Rafael Rebollo, genio y figura hasta el último momento.

Mi abuelo Rebollo murió sobre las 9.30 de la noche del 23 de enero de 2012, a las noventa y muchos años de edad, probablemente según dirá el acta de defunción. No murió solo, estaba mi maravillosa abuela Josefina, pero ya nadie podía hacer nada por él, estaba sedado hasta mucho más allá de su conciencia. Por desgracia no lo vi por última vez, ni pude tocarle la mano sabiendo él que era yo.

No he podido llorar, en mi inútil búsqueda de razones no acepto que ha sucedido. No sabía que la noticia de la muerte de mi abuelo me iba a golpear como un martillo. Desde siempre he sabido que podía y debía suceder lo que pasó.

Mi abuelo, ni paterno ni materno, adquirido por la casualidad de los azares de la vida, como dice Jorge, su hijo, “pasaba por allí”, era un gran hombre y, aunque parecía indestructible, sabía que era tan frágil como otro hombre cualquiera. A pesar de saber de sus defectos lo sentía recto y ecuánime, poseedor de una sabiduría que iba más allá de la que uno gana con los años. De una sabiduría que subía por las vidas de sus antecesores.

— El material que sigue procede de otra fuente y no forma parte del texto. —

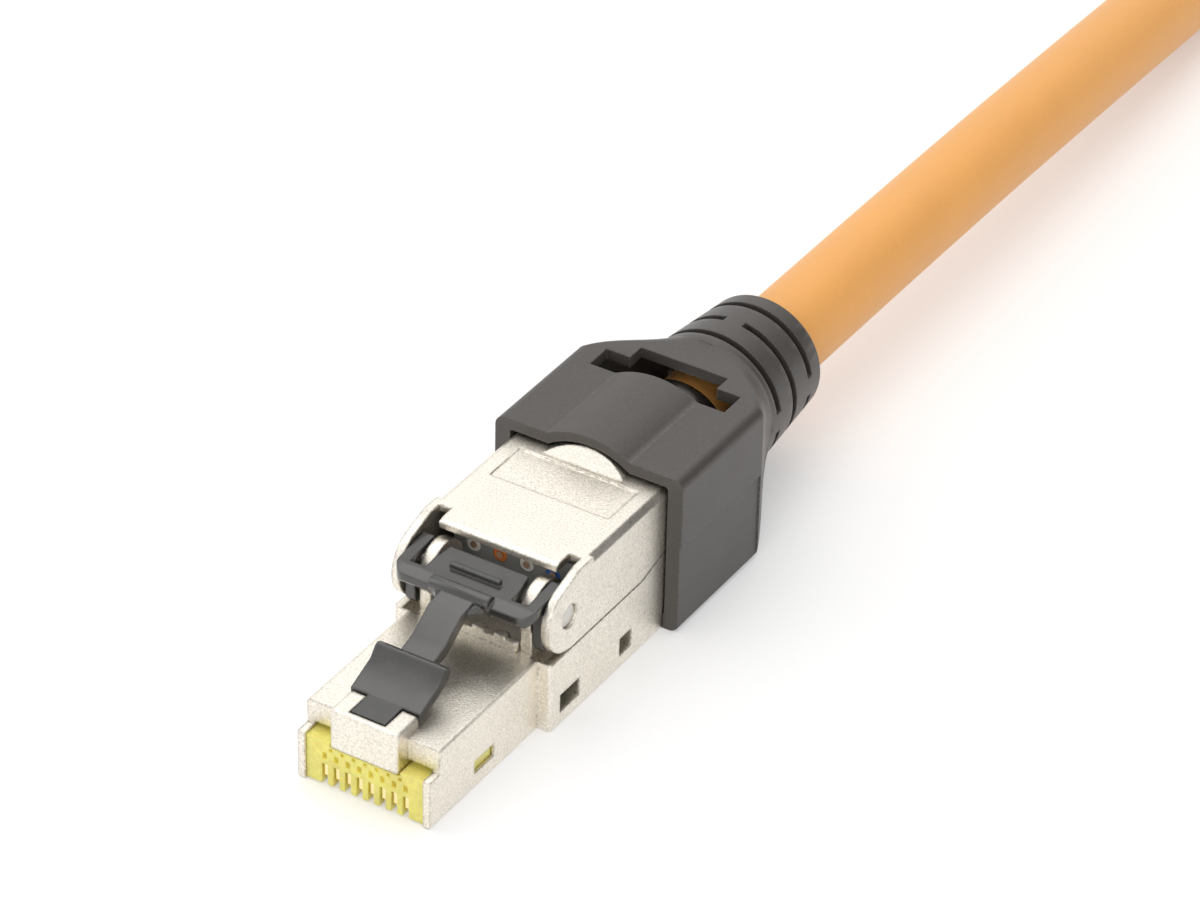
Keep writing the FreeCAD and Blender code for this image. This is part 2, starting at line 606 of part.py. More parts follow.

Mi abuelo ha muerto. No me pude despedir. Eso me taladra. No basta para llenar el vacío y la rabia que siento todo lo que pueda hacer ahora. Porque ese cuerpo, que ahora se encuentra en la Universidad de Medicina, ya que fue genio y figura hasta la sepultura, donó sus órganos a la ciencia, no va comenzar el proceso de descomposición. Mi abuelo era un hombre, un gran hombre repito y el cuerpo muerto no es un hombre. Hace falta mucho más para llegar a serlo. Hace falta la capacidad de sentirse vivo, la capacidad de poder equivocarse y continuar, el deseo por vivir, las ganas de luchar y perderse en todo... Las lágrimas que en este mismo instante desguazan mis ojos son por algo que nunca lograré a comprender. Te quiero abuelo. Ese es el único y más válido homenaje que te puedo hacer.